Entre os 22 convidados da festa virtual, 14 foram definidos pela antiga curadoria, que não foi substituída. E eles tiveram um púlpito democrático para milhares de pessoas, com a vantagem de que ninguém precisou pagar ingresso, hospedagem, ou correr para pegar um bom lugar no telão.

O debate de maior público, com Caetano Veloso e Paul B. Preciado na noite de sábado (5), aglutinou 9.471 pessoas só no horário agendado para a primeira transmissão, entre YouTube e Facebook —a conversa já estava gravada.

As outras mesas ficaram na casa de um ou dois milhares, com destaque para a de Chigozie Obioma e Itamar Vieira Junior, com 3.694 espectadores ao vivo, e a abertura de Bernardine Evaristo e Stephanie Borges, com 3.098.

A Flip mostrou na seleção que continua afiada numa das práticas que, quando dão certo, justificam o prestígio e a própria existência do festival —a combinação fina entre autores de origens diferentes.

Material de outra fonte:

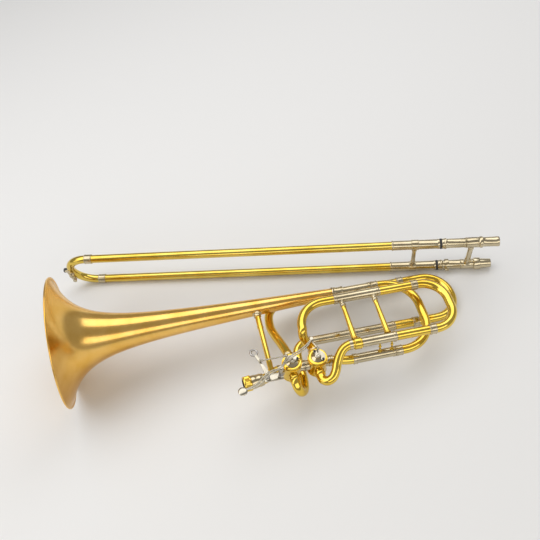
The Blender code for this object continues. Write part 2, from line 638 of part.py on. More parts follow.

Foram iluminados os contatos entre escritores talentosos como Obioma e Vieira Junior, que dão valor precioso à ancestralidade africana; Pilar Quintana e Ana Paula Maia, que criam literaturas brutais por meios diferentes; Jeferson Tenório e Regina Porter, que elaboram conflitos de famílias negras com sofisticação.

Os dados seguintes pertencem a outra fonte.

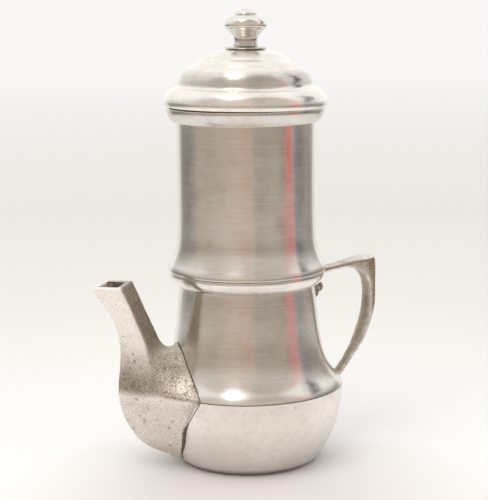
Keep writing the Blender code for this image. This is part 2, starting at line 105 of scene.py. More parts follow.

E estava lá também um certo ar de renovação, que procura dar a cada Flip sua própria identidade. A dissidência política e de gênero expressa nas conversas de Danez Smith e Jota Mombaça, de Caetano e Preciado​ e no arrojado ícone de Eileen Myles refletem maneiras radicais e libertadoras de estar no mundo e criar arte.

Mas tudo isso teve o ar inevitável de um rascunho de uma Flip que poderia ter sido.

É evidente que ver performers como Smith e Mombaça presencialmente seria uma experiência mais contagiante, a despeito da alta qualidade de seus discursos virtuais.

A glória de Evaristo, recém-premiada com o Booker por um dos grandes livros do ano, seria mais palpável não houvesse a distância asséptica entre o espectador e o confinamento britânico da escritora.

Sabemos que a experiência de uma Flip vai muito além de assistir a mesas. Quarentenada, ela priva os amantes de literatura de prazeres como flanar entre as casas da programação paralela —mais plurais a cada ano—, encontrar amigos e ídolos nas ruas pedregosas de Paraty e comprar obras por impulso na livraria.

A mistura do debate literário com a poesia e a música das ruas é um traço indissociável da Flip. Forçada pelas circunstâncias a prescindir de tudo isso, esta edição acabou agridoce, disforme, uma representação robótica da experiência verdadeira.

Evaristo terminou sua fala, na mesa de abertura, dizendo “espero ir ao Brasil nos próximos anos”. Foi uma demonstração, mesmo que não intencional, dessa sensação de incompletude. Quem sabe 2021 possa voltar a reunir os já unidos pela paixão literária.